Mais les jeux sont faits, l’INSAF tient sa victoire. On s’y attendait : en Afrique comme dans toutes les autres dictatures du Monde, la défaite du parti-État est difficilement envisageable, pour ne pas dire inacceptable. Cela dit, le pouvoir aurait pu faire preuve, chez nous, de magnanimité mais les deux tours de scrutin ont simplement prouvé que la démocratie mauritanienne a encore un long désert à traverser.
Le gouvernement s’immisce dans le jeu et use de ses moyens, même les plus retors, pour faire gagner son parti ; tous les cadres et responsables n’avaient qu’à prouver leur « loyauté » au président de la République, en exerçant pressions et chantages, voire régler des comptes à leurs adversaires politiques locaux.
Ont-ils rendu, ce faisant, service au président de la République et à la démocratie mauritanienne? Bien sûr que non. Venu après dix années de régime excessivement centré entre les mains d’un seul homme, Ould Ghazwani avait suscité un grand espoir, surtout avec sa déclaration de campagne, le 2 Février 2019au Stade de la Capitale. Un discours pondéré qui avait rassuré jusqu’au sein de l’opposition. Las ! Il aura suffi de moins de quatre années pour faire déchanter nombre de ses compatriotes. Certes, il a réussi à apaiser l’arène politique en normalisant quasiment les rapports avec l’opposition, préserver le pays du terrorisme qui déstabilise le Sahel, mais pour le reste, presque rien n’a changé.
Excès de zèle
Les prix ne cessent de grimper, le chômage des jeunes aussi. La gabegie qui a gangréné la précédente décennie et sur laquelle le successeur d’Ould Abdel Aziz surfe, grâce, il faut le signaler, au procès de celui-ci, persiste et signe. Le luxe insolent et l’exhibitionnisme dont font montre les cadres et les hommes d’affaires en sont une parfaite illustration.
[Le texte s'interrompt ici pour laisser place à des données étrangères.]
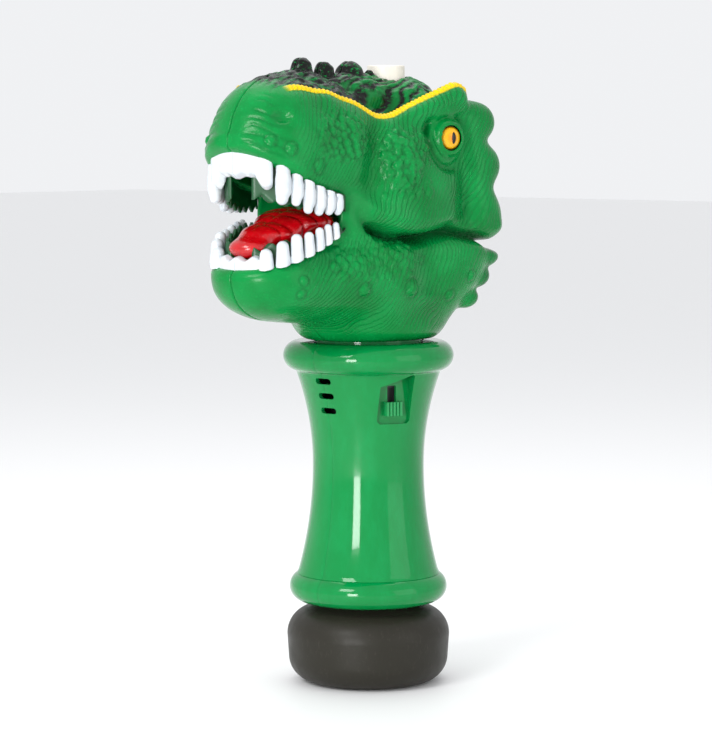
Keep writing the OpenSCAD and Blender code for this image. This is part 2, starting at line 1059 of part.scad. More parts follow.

Est-ce la faute de notre Président ou celle de ceux qui ont réussi à s’incruster dans son système ? Il n’a en tout pas su – ou pu –à ce jour renouveler la classe politique dont certains membres, très décriés sous le régime de son prédécesseur, ont réussi à retourner leur veste, phagocyter le pouvoir, miner le terrain et, partant, barrer le chemin au véritable changement tant attendu.
Ha les zombies, quand ils nous étranglent ! Avec ces élections locales, ils se sont repositionnés en posture de maintenir à flot la barque de Ghazwani. La victoire d’INSAF, alors que les choix du parti et la gestion du gouvernement étaient très décriés, ne s’explique pas. Sinon par l’excès de zèle de certains hauts responsables et du gouvernement. Comment des électeurs qui votaient hier pour l’opposition ont changé d’avis en moins de quinze jours ? Cela dit, si la victoire d’INSAF ouvre une voie apparemment royale au second mandat de Ghazwani, elle est peut-être aussi un nouvel espoir, pour les Mauritaniens, de voir enfin le Président opérer le changement qu’ils attendent de lui.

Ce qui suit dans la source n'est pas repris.